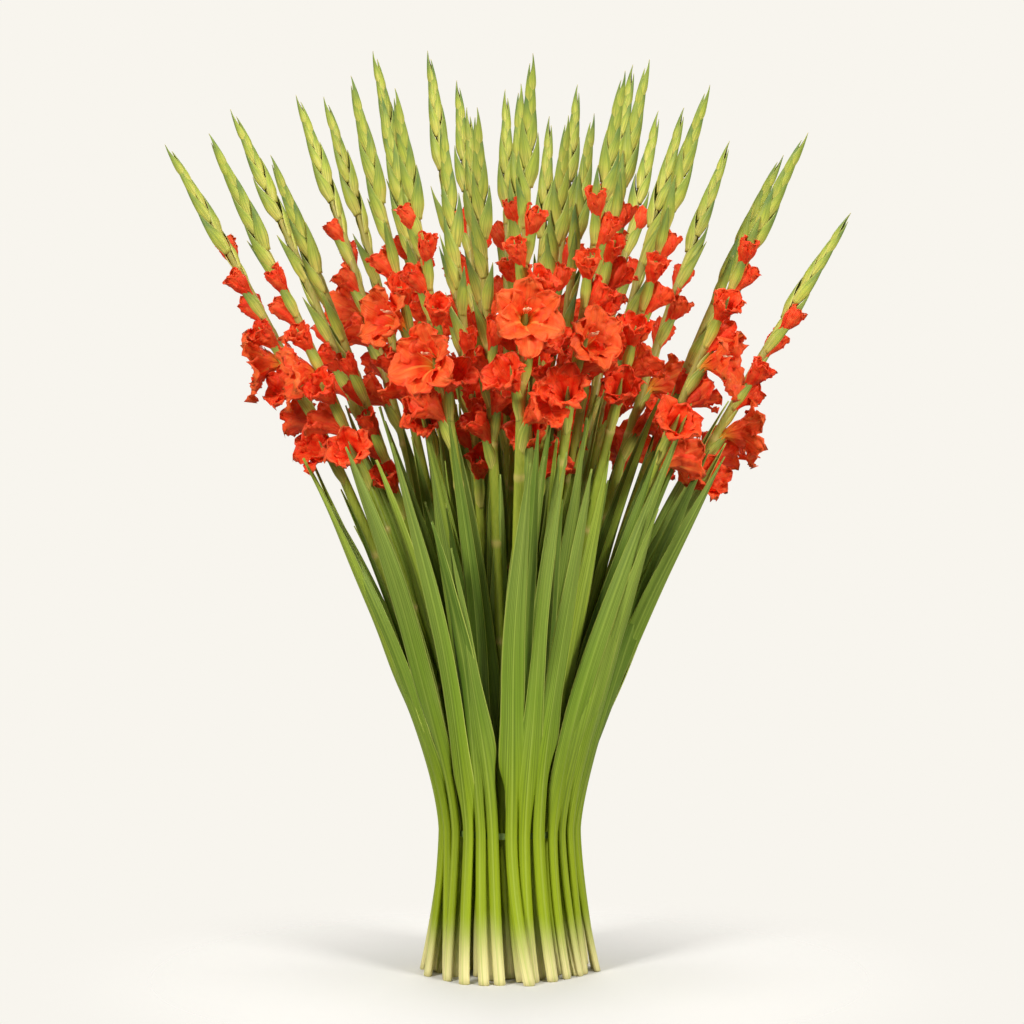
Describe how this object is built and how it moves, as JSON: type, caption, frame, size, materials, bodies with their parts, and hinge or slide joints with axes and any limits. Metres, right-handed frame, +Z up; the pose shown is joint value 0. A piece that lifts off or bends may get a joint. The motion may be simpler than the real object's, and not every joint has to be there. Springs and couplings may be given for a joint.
{
  "type": "bunch of gladioli",
  "caption": "Tall banded bunch of cut red gladioli with sword leaves, standing upright on its splayed stem ends.",
  "frame": {"origin": "under the middle of the bunch's outline, on the surface that it stands on", "axes": "+Z up along the bunch, +X to the right and +Y away as it is seen from the front"},
  "size_m": [0.792, 0.4954, 1.085],
  "materials": {
    "stalk": "fresh green stem and bud bracts, satin, paler at the cut ends",
    "petal": "soft vermilion petals with fine veins and a slight sheen",
    "leaf": "matte grey-green blade with fine parallel veins",
    "band": "plain green elastic band"
  },
  "bodies": {
    "root": {"band": "band", "floret_01": "petal", "floret_02": "petal", "floret_05": "petal", "floret_07": "petal", "floret_10": "petal", "floret_13": "petal", "floret_18": "petal", "floret_21": "petal", "floret_23": "petal", "floret_26": "petal", "floret_29": "petal", "floret_31": "petal", "floret_32": "petal", "gladiolus_01": "stalk", "gladiolus_02": "stalk", "gladiolus_03": "stalk", "gladiolus_04": "stalk", "gladiolus_05": "stalk", "gladiolus_06": "stalk", "gladiolus_07": "stalk", "gladiolus_08": "stalk", "gladiolus_09": "stalk", "gladiolus_10": "stalk", "gladiolus_11": "stalk", "gladiolus_12": "stalk", "gladiolus_13": "stalk", "gladiolus_14": "stalk", "gladiolus_15": "stalk", "gladiolus_16": "stalk", "gladiolus_17": "stalk", "gladiolus_18": "stalk", "gladiolus_19": "stalk", "gladiolus_20": "stalk", "gladiolus_21": "stalk", "gladiolus_22": "stalk", "gladiolus_23": "stalk", "gladiolus_24": "stalk", "gladiolus_25": "stalk", "gladiolus_26": "stalk", "gladiolus_27": "stalk", "gladiolus_28": "stalk", "gladiolus_29": "stalk", "gladiolus_30": "stalk", "gladiolus_31": "stalk", "gladiolus_32": "stalk", "leaf_01": "leaf", "leaf_02": "leaf", "leaf_03": "leaf", "leaf_04": "leaf", "leaf_05": "leaf", "leaf_06": "leaf", "leaf_07": "leaf", "leaf_08": "leaf", "leaf_09": "leaf", "leaf_10": "leaf", "leaf_11": "leaf", "leaf_12": "leaf", "leaf_13": "leaf", "leaf_14": "leaf"}
  },
  "joints": []
}
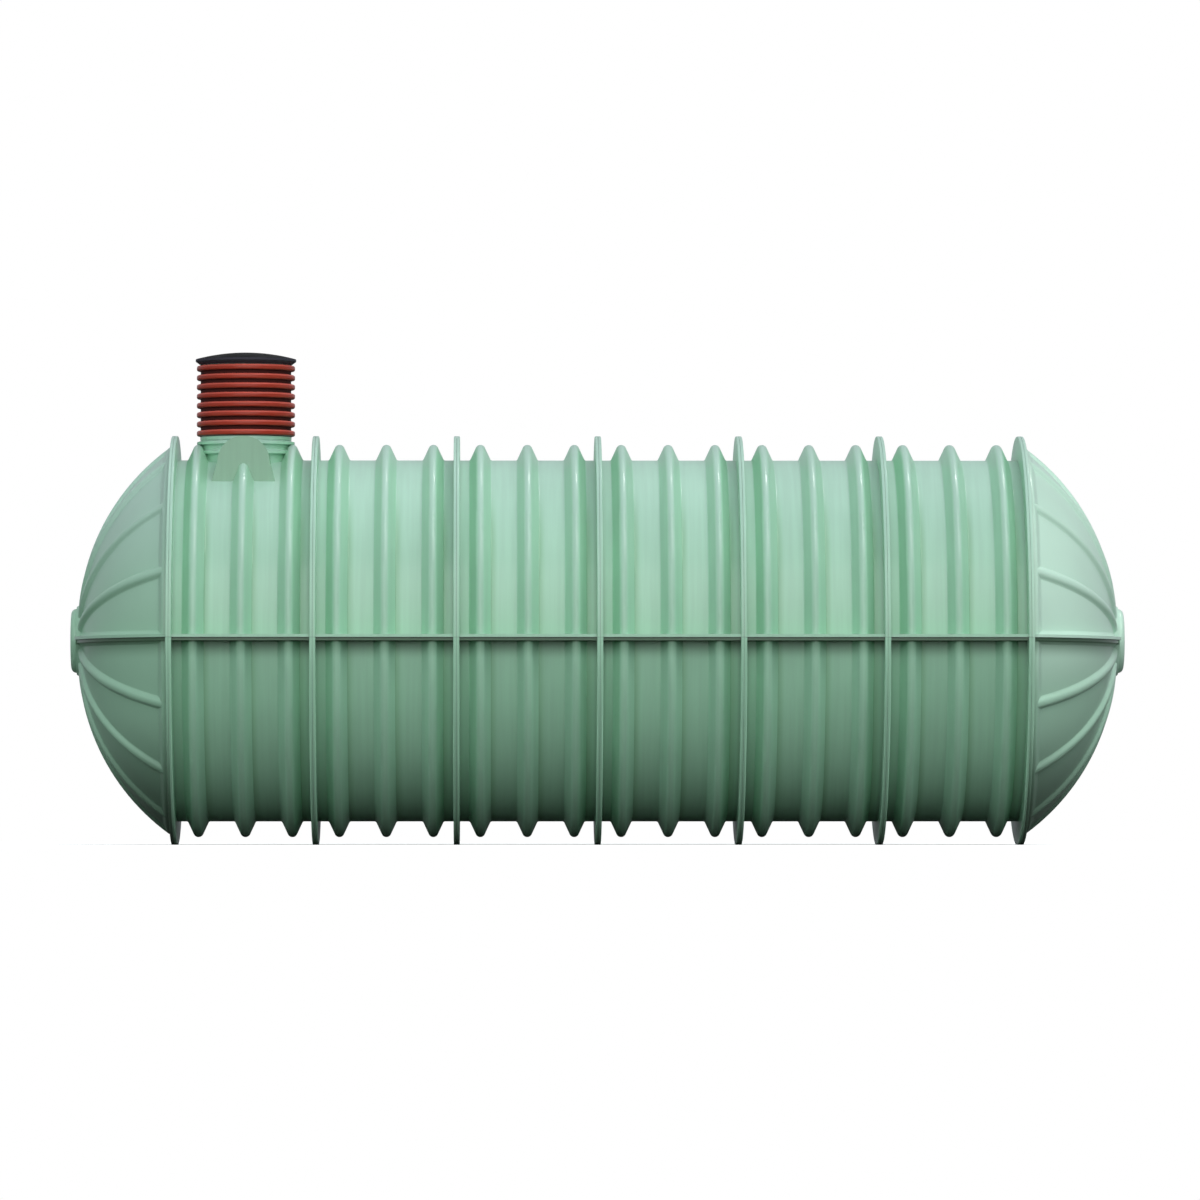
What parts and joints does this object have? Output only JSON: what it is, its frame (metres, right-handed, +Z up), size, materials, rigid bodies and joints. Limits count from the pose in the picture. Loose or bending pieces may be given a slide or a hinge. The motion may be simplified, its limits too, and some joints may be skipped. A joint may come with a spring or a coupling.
{
  "type": "septic tank",
  "caption": "Horizontal septic tank of ribbed half shells with domed ribbed ends, a corrugated manhole riser and a round lid.",
  "frame": {"origin": "on the floor under the middle of the tank", "axes": "+X along the tank, away from the manhole; +Y to the rear; +Z up"},
  "size_m": [7.1738, 2.792, 3.3098],
  "materials": {
    "shell": "pale green moulded glass-fibre plastic, satin",
    "riser": "brick-red corrugated pipe, satin",
    "lid": "black moulded plastic",
    "seal": "dull sealing compound"
  },
  "bodies": {
    "root": {"front_inlet_boss": "shell", "front_seam_seal": "seal", "left_dome_lower": "shell", "left_dome_upper": "shell", "left_hub_disc": "shell", "lid_seal": "seal", "manhole_lid": "lid", "manhole_neck": "shell", "module_1_lower": "shell", "module_1_upper": "shell", "module_2_lower": "shell", "module_2_upper": "shell", "module_3_lower": "shell", "module_3_upper": "shell", "module_4_lower": "shell", "module_4_upper": "shell", "module_5_lower": "shell", "module_5_upper": "shell", "module_6_lower": "shell", "module_6_upper": "shell", "rear_inlet_boss": "shell", "rear_seam_seal": "seal", "right_dome_lower": "shell", "right_dome_upper": "shell", "right_hub_disc": "shell", "ring_seal_1": "seal", "ring_seal_2": "seal", "ring_seal_3": "seal", "ring_seal_4": "seal", "ring_seal_5": "seal", "ring_seal_6": "seal", "ring_seal_7": "seal", "riser_pipe": "riser", "riser_seal": "seal"}
  },
  "joints": []
}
··········
● **JOB**: Set all of the entries down again, exactly as they were given.

● **THE RESPONSE**:
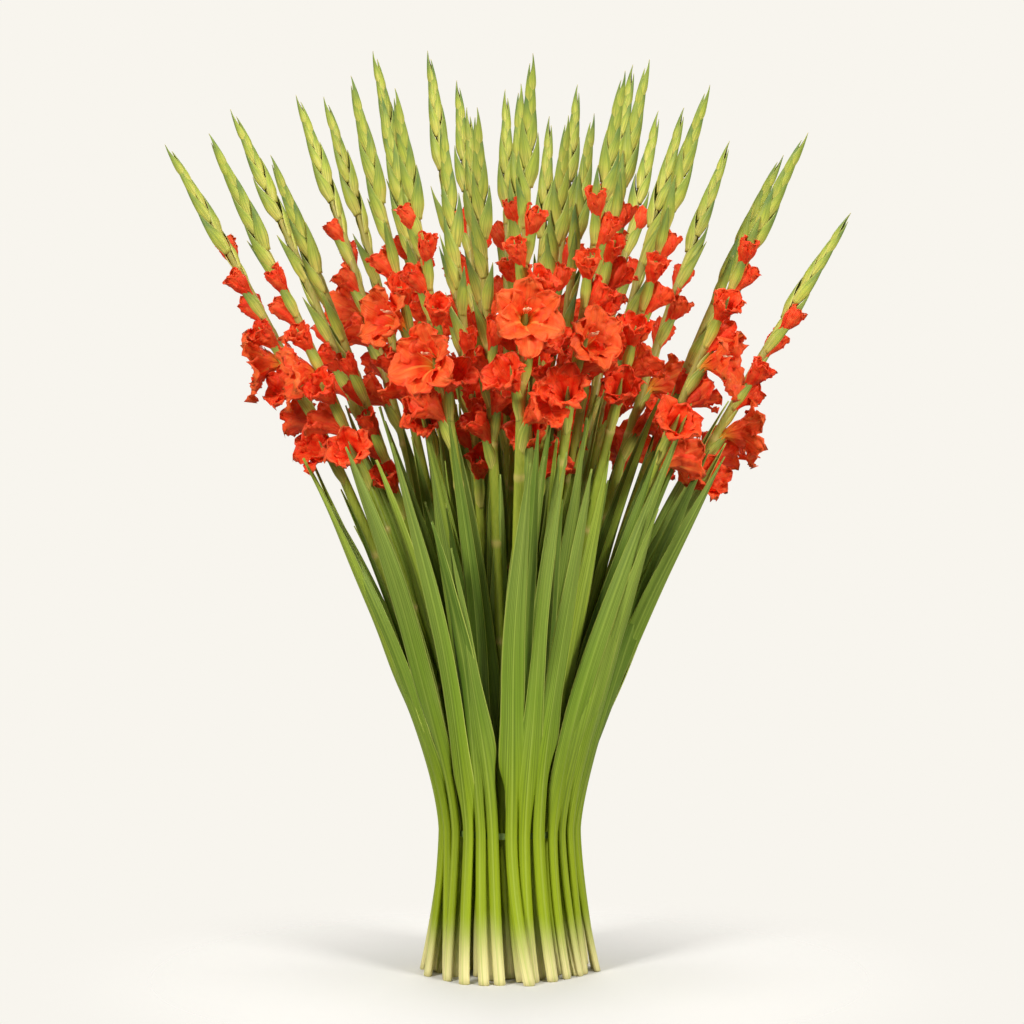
Describe how this object is built and how it moves, as JSON: type, caption, frame, size, materials, bodies with their parts, and hinge or slide joints with axes and any limits. Metres, right-handed frame, +Z up; the pose shown is joint value 0. A piece that lifts off or bends may get a joint. The motion may be simpler than the real object's, and not every joint has to be there. Springs and couplings may be given for a joint.
{
  "type": "bunch of gladioli",
  "caption": "Tall banded bunch of cut red gladioli with sword leaves, standing upright on its splayed stem ends.",
  "frame": {"origin": "under the middle of the bunch's outline, on the surface that it stands on", "axes": "+Z up along the bunch, +X to the right and +Y away as it is seen from the front"},
  "size_m": [0.792, 0.4954, 1.085],
  "materials": {
    "stalk": "fresh green stem and bud bracts, satin, paler at the cut ends",
    "petal": "soft vermilion petals with fine veins and a slight sheen",
    "leaf": "matte grey-green blade with fine parallel veins",
    "band": "plain green elastic band"
  },
  "bodies": {
    "root": {"band": "band", "floret_01": "petal", "floret_02": "petal", "floret_05": "petal", "floret_07": "petal", "floret_10": "petal", "floret_13": "petal", "floret_18": "petal", "floret_21": "petal", "floret_23": "petal", "floret_26": "petal", "floret_29": "petal", "floret_31": "petal", "floret_32": "petal", "gladiolus_01": "stalk", "gladiolus_02": "stalk", "gladiolus_03": "stalk", "gladiolus_04": "stalk", "gladiolus_05": "stalk", "gladiolus_06": "stalk", "gladiolus_07": "stalk", "gladiolus_08": "stalk", "gladiolus_09": "stalk", "gladiolus_10": "stalk", "gladiolus_11": "stalk", "gladiolus_12": "stalk", "gladiolus_13": "stalk", "gladiolus_14": "stalk", "gladiolus_15": "stalk", "gladiolus_16": "stalk", "gladiolus_17": "stalk", "gladiolus_18": "stalk", "gladiolus_19": "stalk", "gladiolus_20": "stalk", "gladiolus_21": "stalk", "gladiolus_22": "stalk", "gladiolus_23": "stalk", "gladiolus_24": "stalk", "gladiolus_25": "stalk", "gladiolus_26": "stalk", "gladiolus_27": "stalk", "gladiolus_28": "stalk", "gladiolus_29": "stalk", "gladiolus_30": "stalk", "gladiolus_31": "stalk", "gladiolus_32": "stalk", "leaf_01": "leaf", "leaf_02": "leaf", "leaf_03": "leaf", "leaf_04": "leaf", "leaf_05": "leaf", "leaf_06": "leaf", "leaf_07": "leaf", "leaf_08": "leaf", "leaf_09": "leaf", "leaf_10": "leaf", "leaf_11": "leaf", "leaf_12": "leaf", "leaf_13": "leaf", "leaf_14": "leaf"}
  },
  "joints": []
}
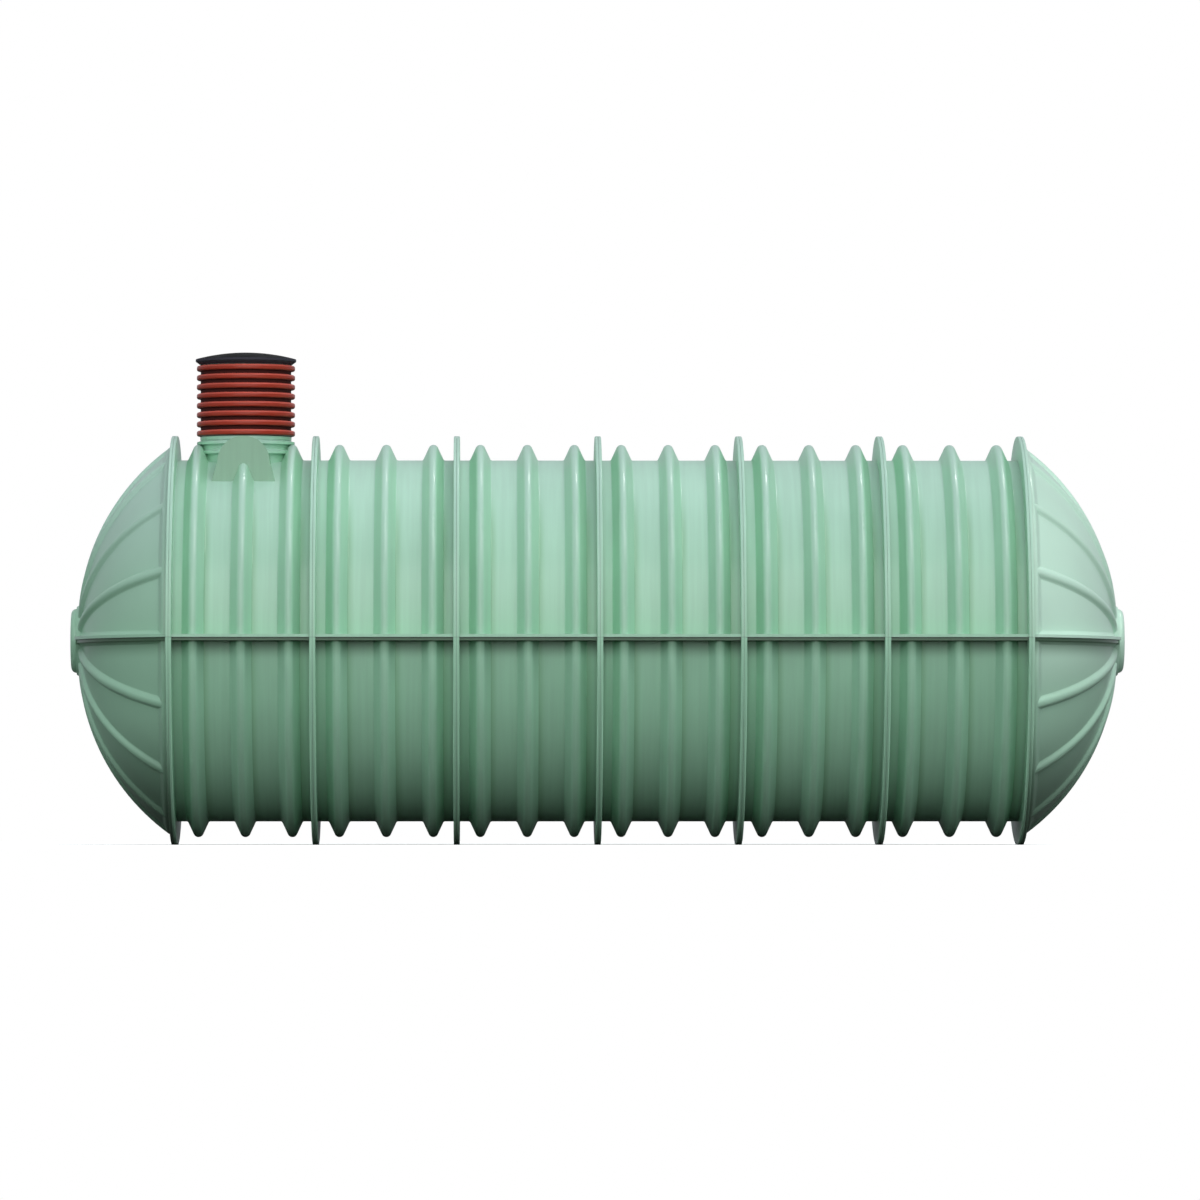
What parts and joints does this object have? Output only JSON: what it is, its frame (metres, right-handed, +Z up), size, materials, rigid bodies and joints. Limits count from the pose in the picture. Loose or bending pieces may be given a slide or a hinge. The motion may be simplified, its limits too, and some joints may be skipped. A joint may come with a spring or a coupling.
{
  "type": "septic tank",
  "caption": "Horizontal septic tank of ribbed half shells with domed ribbed ends, a corrugated manhole riser and a round lid.",
  "frame": {"origin": "on the floor under the middle of the tank", "axes": "+X along the tank, away from the manhole; +Y to the rear; +Z up"},
  "size_m": [7.1738, 2.792, 3.3098],
  "materials": {
    "shell": "pale green moulded glass-fibre plastic, satin",
    "riser": "brick-red corrugated pipe, satin",
    "lid": "black moulded plastic",
    "seal": "dull sealing compound"
  },
  "bodies": {
    "root": {"front_inlet_boss": "shell", "front_seam_seal": "seal", "left_dome_lower": "shell", "left_dome_upper": "shell", "left_hub_disc": "shell", "lid_seal": "seal", "manhole_lid": "lid", "manhole_neck": "shell", "module_1_lower": "shell", "module_1_upper": "shell", "module_2_lower": "shell", "module_2_upper": "shell", "module_3_lower": "shell", "module_3_upper": "shell", "module_4_lower": "shell", "module_4_upper": "shell", "module_5_lower": "shell", "module_5_upper": "shell", "module_6_lower": "shell", "module_6_upper": "shell", "rear_inlet_boss": "shell", "rear_seam_seal": "seal", "right_dome_lower": "shell", "right_dome_upper": "shell", "right_hub_disc": "shell", "ring_seal_1": "seal", "ring_seal_2": "seal", "ring_seal_3": "seal", "ring_seal_4": "seal", "ring_seal_5": "seal", "ring_seal_6": "seal", "ring_seal_7": "seal", "riser_pipe": "riser", "riser_seal": "seal"}
  },
  "joints": []
}